---------- DATASET EXCERPT ----------

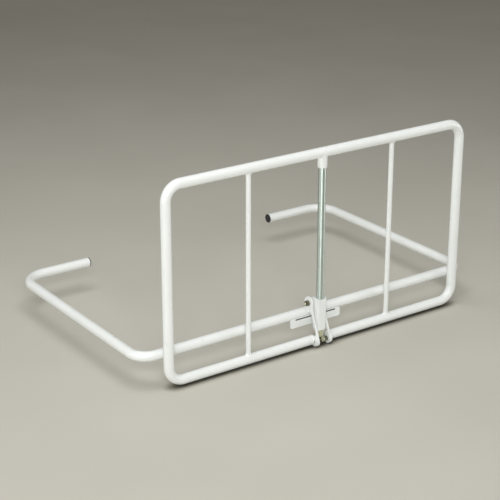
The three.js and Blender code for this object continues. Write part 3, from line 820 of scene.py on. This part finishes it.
def keeper_screw():
    """A hexagon screw from the right, with a plain shank under its head and a thread to its end."""
    seat = bolt_high.x - BOLT_HEAD
    plain_end = nut_high.x + PLAIN_SHANK
    rings = hexagon_rings(KEEPER_AXIS, seat, bolt_high.x, ACROSS_FLATS)[::-1]
    for along in (seat, plain_end):
        rings.append(ring_about("x", KEEPER_AXIS, along, SHANK_RADIUS, FASTENER_SIDES))
    rings += threaded_rings(KEEPER_AXIS, plain_end, bolt_low.x, SHANK_RADIUS)
    screw = mesh_of("keeper_screw", rings, capped=True)
    place_piece("keeper_screw", screw, ["keeper_bolt"], FASTENER_SMOOTH_ANGLE)


def lock_nut():
    """A locking nut on the left, whose collar holds a nylon ring round the screw."""
    bore = SHANK_RADIUS + SEAT_GAP
    shoulder = nut_low.x + NUT_COLLAR
    rings = hexagon_rings(KEEPER_AXIS, nut_high.x, shoulder, ACROSS_FLATS)
    for along, radius in (
        (shoulder, NUT_COLLAR_RADIUS),
        (nut_low.x + NUT_DOME, NUT_COLLAR_RADIUS),
        (nut_low.x + NUT_DOME_CORNER, NUT_COLLAR_RADIUS - NUT_DOME_CORNER),
        (nut_low.x, NUT_COLLAR_RADIUS - NUT_DOME),
        (nut_low.x, NYLON_RADIUS),
        (shoulder, NYLON_RADIUS),
        (shoulder, bore),
        (nut_high.x - EDGE, bore),
        (nut_high.x, bore + EDGE),
    ):
        rings.append(ring_about("x", KEEPER_AXIS, along, radius, FASTENER_SIDES))
    # The nut takes the darker zinc, painted shade
    place_piece("lock_nut", mesh_of("lock_nut", rings), ["keeper_nut"], FASTENER_SMOOTH_ANGLE, SHADED_ZINC)
    ring_low, ring_high = nut_low.x + NYLON_DEPTH, shoulder - NYLON_DEPTH
    inner, outer = SHANK_RADIUS + NYLON_DEPTH, NYLON_RADIUS - NYLON_DEPTH
    profile = sleeve_profile(ring_low, ring_high, inner, outer, EDGE / 2)
    add_piece("nylon_ring", turned("nylon_ring", profile, "x", KEEPER_AXIS), "base", "black_plastic")


def keeper_washers():
    bore = SHANK_RADIUS + SEAT_GAP
    for name in ("right", "left"):
        low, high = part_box(f"keeper_washer_{name}")
        profile = sleeve_profile(low.x, high.x, bore, (high.z - low.z) / 2, EDGE / 2)
        washer = turned(f"washer_{name}", profile, "x", KEEPER_AXIS)
        place_piece(f"washer_{name}", washer, [f"keeper_washer_{name}"])


def softened_nodes():
    """Plates, pressings and turned parts that keep their CAD shape, with rounded edges."""
    for node, width in EDGE_WIDTHS.items():
        mesh = softened_copy(node, width * MM)
        place_piece(node + "_dressed", mesh, [node], finish=SPECIAL_FINISHES.get(node))
    channel = softened_copy("catch_channel", CHANNEL_EDGE, press=round_channel_bends)
    place_piece("catch_channel_dressed", channel, ["catch_channel"])


def crown_tabs():
    """Tabs turned in from the catch's sides, which close its crown round the rod."""
    low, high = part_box("catch_channel")
    top = high.z - CROWN_TIP - TAB_DROP
    bottom = top - TAB_THICKNESS
    side = high.x - CHANNEL_WALL - SEAT_GAP
    front = low.y + CHANNEL_WALL + SEAT_GAP - GUARD_PLANE
    inner = ROD_RADIUS + TAB_CLEARANCE
    for name, sign in (("right", 1), ("left", -1)):
        rings = []
        for step in range(TAB_STEPS + 1):
            angle = TAB_START + (TAB_END - TAB_START) * step / TAB_STEPS
            c, s = math.cos(angle), math.sin(angle)
            outer = min(side / c, front / s if s < 0 else math.inf)
            ring = [(inner, bottom), (inner, top), (outer, top), (outer, bottom)]
            rings.append([Vector((sign * reach * c, GUARD_PLANE + reach * s, z)) for reach, z in ring])
        tab = mesh_of(f"crown_tab_{name}", rings, capped=True)
        add_piece(f"crown_tab_{name}", tab, "catch", "white_paint")


def slot_shade_sheet():
    """A black strip behind the wing plate's slot, between the plate and the tube: painted shade that makes
    the slot look dark.
    """
    low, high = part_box("wing_plate")
    middle = high.z - SLOT_DROP
    bottom, top = middle - SLOT_HEIGHT, middle + SLOT_HEIGHT / 2
    front = high.y + STRIP_GAP
    back = front + STRIP_THICKNESS
    half = (high.x - low.x) / 2 - STRIP_INSET
    corners = [(front, bottom), (front, top), (back, top), (back, bottom)]
    rings = [[Vector((x, y, z)) for y, z in corners] for x in (-half, half)]
    strip = bevelled(mesh_of("slot_shade_sheet", rings, capped=True), STRIP_GAP, STRIP_SEGMENTS)
    add_piece("slot_shade_sheet", strip, "base", "black_plastic")


# Studio

def floor():
    bpy.ops.mesh.primitive_plane_add(size=FLOOR_SIZE, location=FLOOR_PLACE)
    plane = bpy.context.object
    plane.name = "floor"
    plane.data.materials.append(floor_finish())


def lights():
    """Soft lamps that the camera doesn't see."""
    for name, (place, target, size, watts, spread) in LAMPS.items():
        data = bpy.data.lights.new(name, "AREA")
        data.shape = "RECTANGLE"
        data.size, data.size_y = size
        data.energy = watts
        data.spread = math.radians(spread)
        lamp = bpy.data.objects.new(name, data)
        bpy.context.scene.collection.objects.link(lamp)
        lamp.location = place
        lamp.rotation_euler = (Vector(target) - Vector(place)).to_track_quat("-Z", "Y").to_euler()
        lamp.visible_camera = False


def studio_walls():
    """Dim light from all round, and pale walls that the camera and reflections see."""
    world = bpy.data.worlds.new("studio")
    bpy.context.scene.world = world
    world.use_nodes = True
    nodes, links = world.node_tree.nodes, world.node_tree.links
    background = nodes["Background"]
    background.inputs["Color"].default_value = WALL_COLOUR
    path = nodes.new("ShaderNodeLightPath")
    seen = path.outputs["Is Camera Ray"]
    for kind in ("Is Glossy Ray", "Is Transmission Ray"):
        either = nodes.new("ShaderNodeMath")
        either.operation = "MAXIMUM"
        links.new(seen, either.inputs[0])
        links.new(path.outputs[kind], either.inputs[1])
        seen = either.outputs[0]
    strength = nodes.new("ShaderNodeMapRange")
    strength.inputs["To Min"].default_value = WALL_LIGHT
    strength.inputs["To Max"].default_value = WALL_TONE
    links.new(seen, strength.inputs["Value"])
    links.new(strength.outputs["Result"], background.inputs["Strength"])


def camera():
    data = bpy.data.cameras.new("photo_view")
    data.sensor_width = SENSOR_WIDTH
    data.lens = CAMERA_FOCAL_SHARE * SENSOR_WIDTH
    view = bpy.data.objects.new("photo_view", data)
    bpy.context.scene.collection.objects.link(view)
    level = math.cos(CAMERA_PITCH)
    ahead = Vector((math.sin(CAMERA_YAW) * level, math.cos(CAMERA_YAW) * level, -math.sin(CAMERA_PITCH)))
    right = Vector((math.cos(CAMERA_YAW), -math.sin(CAMERA_YAW), 0))
    up = right.cross(ahead)
    c, s = math.cos(CAMERA_ROLL), math.sin(CAMERA_ROLL)
    axes = Matrix((c * right + s * up, c * up - s * right, -ahead)).transposed()
    place = Vector((0, GUARD_PLANE, BOTTOM_RAIL)) + CAMERA_OFFSET
    view.matrix_world = Matrix.Translation(place) @ axes.to_4x4()
    bpy.context.scene.camera = view


camera()
guard_tube()
base_tube()
end_plugs()
upright_bars()
rod_collar()
chrome_rod()
keeper_screw()
lock_nut()
keeper_washers()
softened_nodes()
crown_tabs()
slot_shade_sheet()
floor()
lights()
studio_walls()
bpy.context.scene.view_settings.view_transform = "Standard"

----------

> _REQUIRED WORK_
Check each line above for the string "from" and show the ones that have it.

> _OUTPUT OF THE TASK_
The three.js and Blender code for this object continues. Write part 3, from line 820 of scene.py on. This part finishes it.
    """A hexagon screw from the right, with a plain shank under its head and a thread to its end."""
    """Tabs turned in from the catch's sides, which close its crown round the rod."""
    """Dim light from all round, and pale walls that the camera and reflections see."""